In Mali, 76% of reported civilian fatalities due to violence were linked to the armed forces and allied militias, according to the ACSS.
Somalia had 4,482 fatalities — or 24% of the continental total — in 2024, a 41% decrease from the previous year. Still, 2024’s numbers were 72% higher than in 2020, when the government launched an offensive against al-Shabaab.
In August, an al-Shabaab suicide bomber and gunmen attacked a busy beach in Mogadishu, the national capital, killing 32 people and wounding scores more.
“Targeting and blasting to kill 32 members from the civilian population means these Kharijites are not going to target only government centers, soldiers and officials,” Police spokesperson Abdifatah Adan Hassan said in a report by French newspaper Le Monde.
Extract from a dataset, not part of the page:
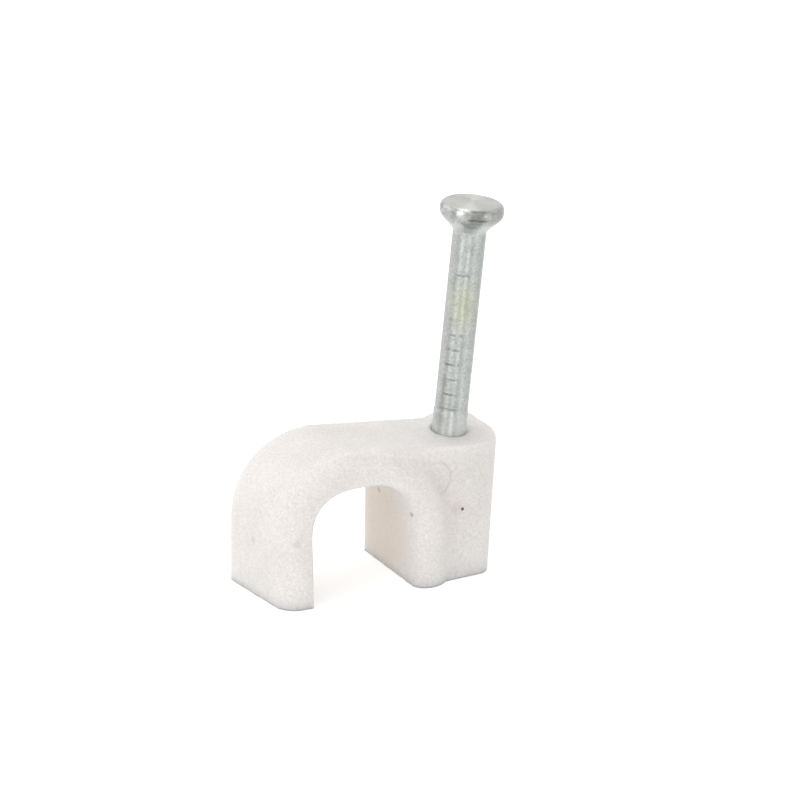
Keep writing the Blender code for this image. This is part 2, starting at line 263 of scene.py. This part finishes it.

Kharijites is a term Somali officials use to describe al-Shabaab.
Groups linked to the IS also were active in Somalia and have established a center for operations in autonomous Puntland State, where it expanded its territory last year after making gains against al-Shabaab. The Lake Chad Basin recorded 3,627 deaths linked to militant Islamist violence, accounting for the continent’s third-highest percentage of such deaths at 19%. This marked a 4% decline from 2023.
Northeast Nigeria remained the focus of militant Islamist group activity in the region, accounting for 66% of all violent deaths. Boko Haram and the Islamic State West Africa Province, or ISWAP, are among the area’s most active terror groups and often battle one another. In 2024, these groups continued expanding their activities in northern Cameroon, with a 51% increase in violent events over 2023, the ACSS reported. For the first time, there were more militant Islamist-linked violent events in Cameroon, which recorded 711, than in Nigeria, which accounted for 592.
Both Mozambique and North Africa had increases in violent activity and reported fatalities following steady declines in previous years. However, these theaters accounted for just 2% of deaths related to militant Islamist violence.